▸ TO BE DONE
Among the lines of these entries, how many hold the word "scene"? State only the number.

* begin ENTRIES SUPPLIED *

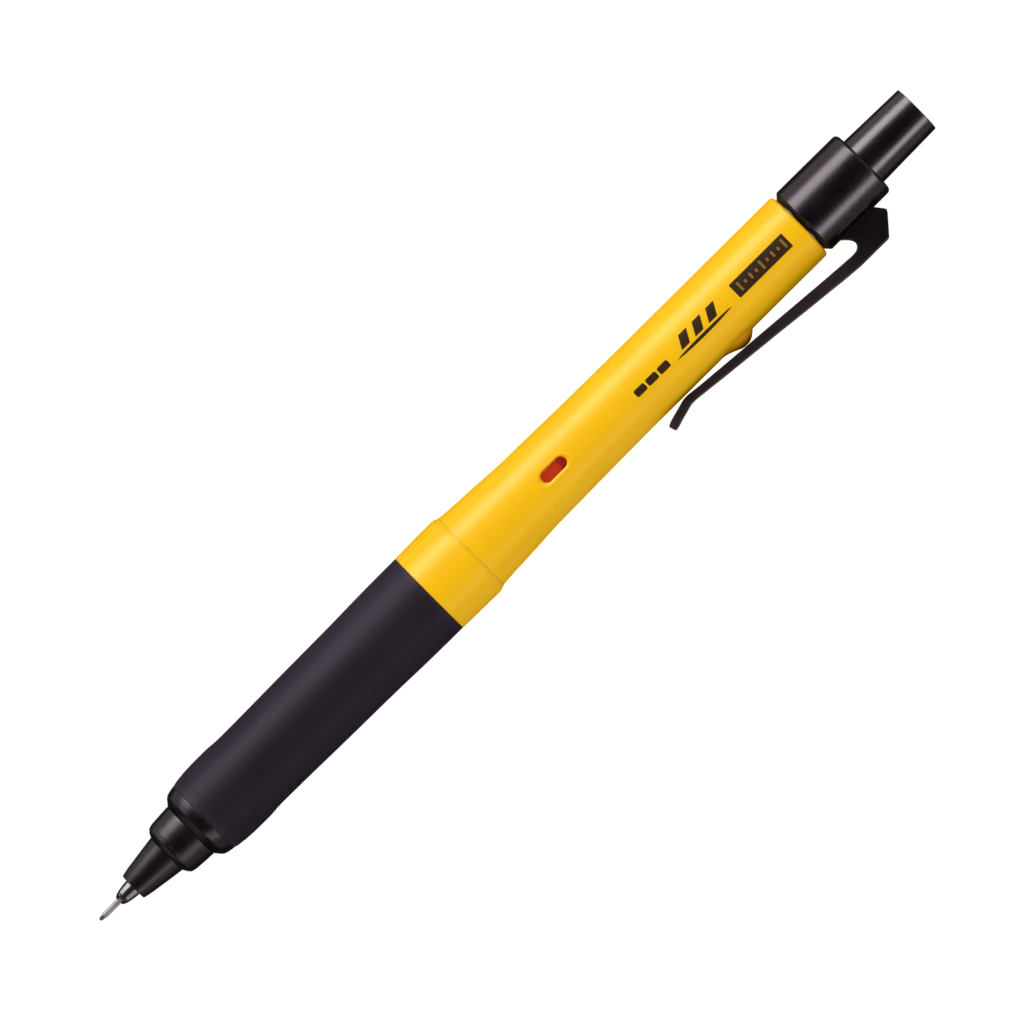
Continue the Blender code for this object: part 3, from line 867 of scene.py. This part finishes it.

* end ENTRIES SUPPLIED *
* begin ENTRIES SUPPLIED *

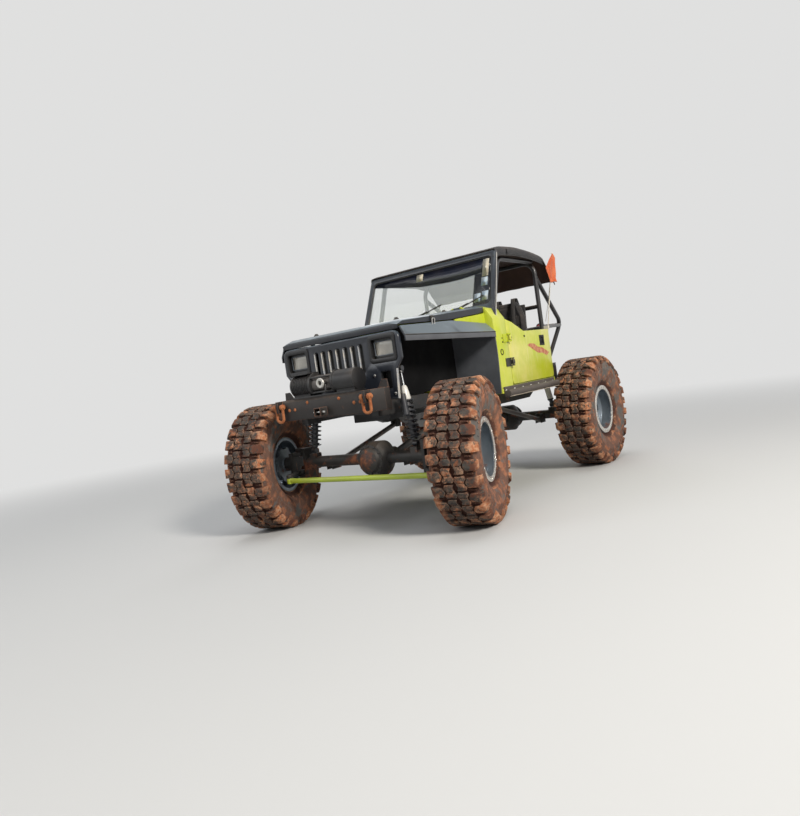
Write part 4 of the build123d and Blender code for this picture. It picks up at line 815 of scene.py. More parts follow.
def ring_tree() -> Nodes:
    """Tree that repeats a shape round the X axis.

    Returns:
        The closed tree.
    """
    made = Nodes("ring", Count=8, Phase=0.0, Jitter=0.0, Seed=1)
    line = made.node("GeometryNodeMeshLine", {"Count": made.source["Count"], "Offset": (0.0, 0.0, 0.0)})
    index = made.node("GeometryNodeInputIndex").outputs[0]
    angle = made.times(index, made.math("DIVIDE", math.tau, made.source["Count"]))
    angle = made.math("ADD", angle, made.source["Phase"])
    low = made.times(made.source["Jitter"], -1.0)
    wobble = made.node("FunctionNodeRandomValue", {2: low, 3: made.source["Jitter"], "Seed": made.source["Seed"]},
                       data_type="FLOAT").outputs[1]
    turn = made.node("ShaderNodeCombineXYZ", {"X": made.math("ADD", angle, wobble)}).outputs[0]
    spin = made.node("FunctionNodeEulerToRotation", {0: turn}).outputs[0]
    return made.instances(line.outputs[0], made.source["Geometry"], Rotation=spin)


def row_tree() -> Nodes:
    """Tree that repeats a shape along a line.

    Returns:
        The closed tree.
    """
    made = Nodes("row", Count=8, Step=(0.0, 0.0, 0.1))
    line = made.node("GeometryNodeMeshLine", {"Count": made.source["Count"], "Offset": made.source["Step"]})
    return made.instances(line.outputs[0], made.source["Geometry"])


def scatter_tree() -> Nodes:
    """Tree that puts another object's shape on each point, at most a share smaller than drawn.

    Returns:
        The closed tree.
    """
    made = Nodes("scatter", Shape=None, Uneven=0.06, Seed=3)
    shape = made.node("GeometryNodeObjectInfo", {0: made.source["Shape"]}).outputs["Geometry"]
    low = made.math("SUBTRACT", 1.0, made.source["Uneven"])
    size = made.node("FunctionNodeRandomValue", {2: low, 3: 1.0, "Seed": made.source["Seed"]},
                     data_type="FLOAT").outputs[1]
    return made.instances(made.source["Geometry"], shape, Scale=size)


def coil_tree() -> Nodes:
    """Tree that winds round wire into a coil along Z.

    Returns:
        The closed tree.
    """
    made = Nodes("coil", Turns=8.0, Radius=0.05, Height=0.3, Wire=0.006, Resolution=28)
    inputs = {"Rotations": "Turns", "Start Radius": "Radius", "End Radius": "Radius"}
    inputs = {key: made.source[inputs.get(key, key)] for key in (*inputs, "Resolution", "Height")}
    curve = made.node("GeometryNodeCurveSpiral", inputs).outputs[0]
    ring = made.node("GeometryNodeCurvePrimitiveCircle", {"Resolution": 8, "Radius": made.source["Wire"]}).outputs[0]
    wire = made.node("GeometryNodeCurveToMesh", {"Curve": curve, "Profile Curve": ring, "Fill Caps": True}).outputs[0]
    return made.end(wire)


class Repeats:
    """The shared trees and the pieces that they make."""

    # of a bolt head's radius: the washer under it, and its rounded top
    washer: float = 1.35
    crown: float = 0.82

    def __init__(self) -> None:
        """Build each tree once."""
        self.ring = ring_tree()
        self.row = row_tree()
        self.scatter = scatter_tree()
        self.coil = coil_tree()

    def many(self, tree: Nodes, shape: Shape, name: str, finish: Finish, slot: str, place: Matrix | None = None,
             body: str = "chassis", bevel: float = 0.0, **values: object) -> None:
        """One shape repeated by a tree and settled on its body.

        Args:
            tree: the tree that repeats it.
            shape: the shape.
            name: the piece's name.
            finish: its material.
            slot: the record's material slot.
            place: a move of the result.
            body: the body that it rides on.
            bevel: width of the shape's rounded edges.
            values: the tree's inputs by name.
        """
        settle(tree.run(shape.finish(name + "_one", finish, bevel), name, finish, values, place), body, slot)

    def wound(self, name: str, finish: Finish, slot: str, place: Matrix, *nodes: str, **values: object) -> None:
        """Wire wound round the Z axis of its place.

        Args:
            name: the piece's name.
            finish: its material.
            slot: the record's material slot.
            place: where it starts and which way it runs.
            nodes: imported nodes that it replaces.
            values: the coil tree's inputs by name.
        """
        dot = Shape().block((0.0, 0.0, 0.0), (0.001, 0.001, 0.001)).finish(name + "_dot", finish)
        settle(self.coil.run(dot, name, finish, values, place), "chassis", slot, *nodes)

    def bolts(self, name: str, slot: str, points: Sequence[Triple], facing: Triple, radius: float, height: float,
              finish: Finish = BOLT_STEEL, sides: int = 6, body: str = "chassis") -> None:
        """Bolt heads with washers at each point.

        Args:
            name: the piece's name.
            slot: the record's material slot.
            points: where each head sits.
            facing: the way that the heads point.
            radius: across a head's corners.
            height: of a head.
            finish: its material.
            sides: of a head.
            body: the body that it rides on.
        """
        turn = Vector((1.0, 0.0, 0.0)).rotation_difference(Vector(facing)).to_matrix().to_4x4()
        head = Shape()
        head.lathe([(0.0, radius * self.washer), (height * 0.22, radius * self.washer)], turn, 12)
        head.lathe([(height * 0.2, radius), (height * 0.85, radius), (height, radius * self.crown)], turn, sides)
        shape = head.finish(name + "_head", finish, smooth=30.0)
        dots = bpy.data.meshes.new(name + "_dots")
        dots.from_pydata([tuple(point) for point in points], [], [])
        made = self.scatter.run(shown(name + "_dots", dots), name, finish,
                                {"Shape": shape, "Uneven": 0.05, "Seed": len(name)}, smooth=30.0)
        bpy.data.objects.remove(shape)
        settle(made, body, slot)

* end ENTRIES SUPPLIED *

▸ RIGHT ANSWER
2